Salah satu pembahasan yang sering muncul di tengah kaum muslimin adalah hukum mandi pada hari Jum’at. Apakah mandi ini sekadar sunnah yang dianjurkan ataukah sebuah kewajiban yang harus dilaksanakan oleh setiap muslim yang telah baligh? Para ‘ulama berbeda pendapat dalam masalah ini, namun terdapat hadis-hadis yang secara zhahir menunjukkan penegasan akan kewajibannya. Salah satunya adalah hadis dari Abu Sa‘id radhiyallahu ‘anhu berikut,
وعن أبي سعيد رضي الله عنه أن رسول الله صلى الله عليه وسلم قال: “غسل يوم الجمعة واجب على كل محتلم”. أخرجه السبعة.
قال الشيخ محمد بن صالح العثيمين -رحمه الله-: في هذا الحديث نص صريح واضح على أن غسل الجمعة واجب، والمتكلم به هو أفصح الخلق، والمتكلم به أنصح الخلق، والمتكلم به أعلم الخلق، فهو عليه الصلاة والسلام اجتمع في كلامه العلم، والثاني الفصاحة، والثالث النصح، ومثل هذا لا يمكن أن يقول قولا يوهم معنى غير ظاهره، ونحن إذا نظرنا إلى الظاهر عرفنا أن الوجوب محتم، ويدل لها أنه علقه بوصف يقتضي التكليف، وهو الاحتلام، فيكون هذا دليلا واضحا على أن المراد بالوجوب: اللزوم.
Dari Abu Sa‘id radhiyallahu ‘anhu, bahwa Rasulullah shallallahu ‘alaihi wa sallam bersabda, “Mandi pada hari Jumat adalah wajib atas setiap orang yang telah bermimpi basah.” Diriwayatkan oleh tujuh imam hadis.

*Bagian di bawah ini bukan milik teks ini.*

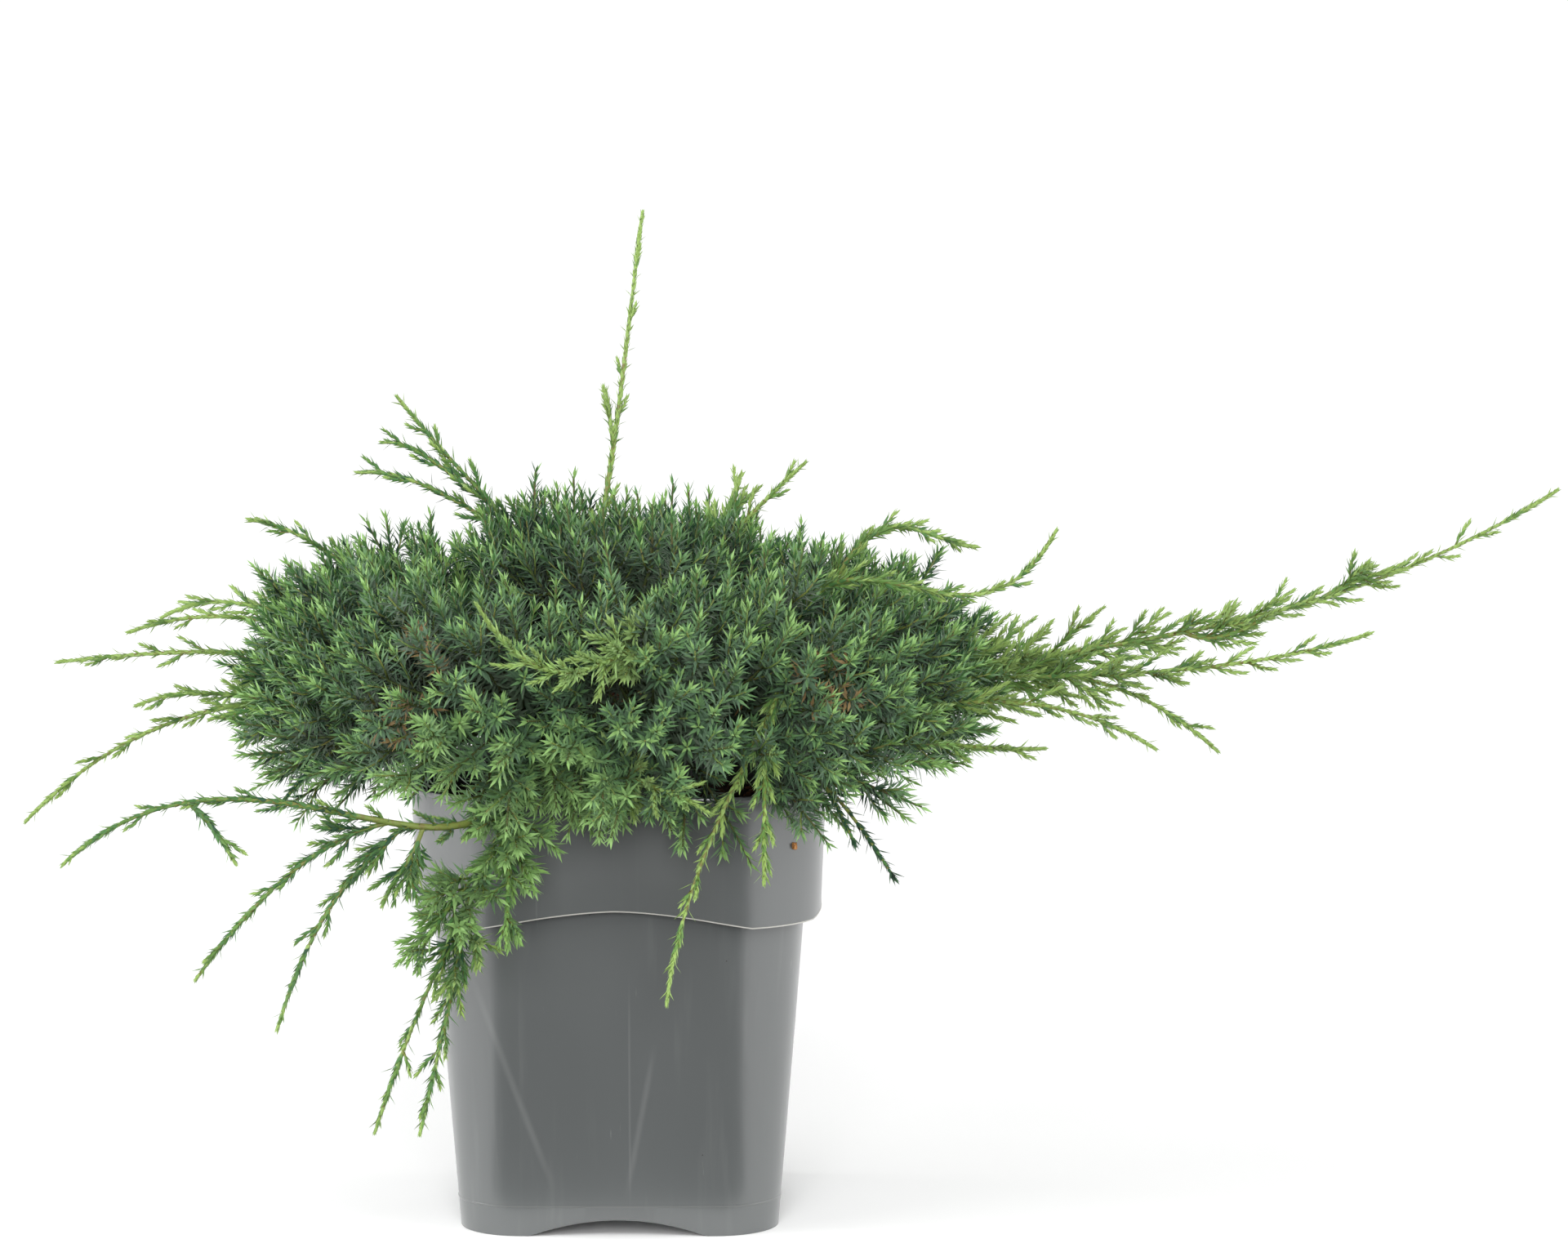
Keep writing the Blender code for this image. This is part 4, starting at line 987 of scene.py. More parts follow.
def squeezed(points, azimuth, half, room):
    """The points, turned about the upright axis until they are this far inside their wedge's planes.

    At each reach the wedge's half angle is less by the angle whose sine is the room over the reach.
    """
    reach = np.hypot(points[:, 0], points[:, 1])
    off = np.arctan2(points[:, 1], points[:, 0]) - azimuth
    off = (off + math.pi) % TURN - math.pi
    widest = np.maximum(0, half - np.arcsin(np.minimum(1, room / np.maximum(reach, room))))
    turn = azimuth + np.clip(off, -widest, widest)
    return np.stack((reach * np.cos(turn), reach * np.sin(turn), points[:, 2]), -1)


def dome_level(reach):
    """The height of the mound's outline at this reach: a dome whose section is a flattened ellipse."""
    share = np.minimum(1.0, reach / DOME_RADIUS)
    return DOME_FOOT + DOME_RISE * np.sqrt(1 - share**DOME_POWER)


def off_the_pot(points, room):
    """True for points over the pot's rim, or beyond the rounded square of its walls, by this much room."""
    flat = BODY_TOP_HALF - BODY_TOP_CORNER
    beyond = np.hypot(*(np.maximum(np.abs(points[:, i]) - flat, 0) for i in (0, 1)))
    return (points[:, 2] > POT_HEIGHT + room) | (beyond > BODY_TOP_CORNER + BAND_LOW_OUT + room)


def hides(points, shoots):
    """True for points that hide the stretches of these shoots that show.

    Those are the points before a mark on one of them in Y and within the room from it in X and Z.
    """
    marks = shoots.at(np.arange(shoots.count)[:, None], np.linspace(LYING_FROM, LYING_TO, 12)[None, :])
    away = points[:, None] - marks.reshape(-1, 3)
    close = np.hypot(away[..., 0], away[..., 2]) < LYING_ROOM
    return (close & (away[..., 1] < 0)).any(1)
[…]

Syaikh Muhammad bin Shalih Al-‘Utsaimin rahimahullah berkata, “Dalam hadis ini terdapat nash yang tegas dan jelas bahwa mandi Jumat itu wajib, dan yang mengucapkannya adalah makhluk yang paling fasih, yang mengucapkannya adalah makhluk yang paling tulus memberi nasihat, yang mengucapkannya adalah makhluk yang paling berilmu, yaitu beliau shallallahu ‘alaihi wa sallam. Maka, dalam perkataan beliau terkumpul tiga hal: pertama: ilmu, kedua: kefasihan, dan ketiga: ketulusan nasihat. Dan orang yang seperti ini tidak mungkin mengucapkan suatu perkataan yang dapat menimbulkan makna yang menyelisihi makna zhahirnya. Dan jika kita melihat pada makna zhahir, kita mengetahui bahwa kewajiban itu benar-benar pasti. Dan yang menguatkan hal ini adalah bahwa beliau mengaitkannya dengan suatu sifat yang menuntut adanya taklif (pembebanan syariat), yaitu baligh (ditandai dengan) mimpi basah. Maka hal ini menjadi dalil yang jelas bahwa yang dimaksud dengan “wajib” adalah keharusan.”
Sumber: Fathu Dzil Jalali Wal Ikram, 1/331.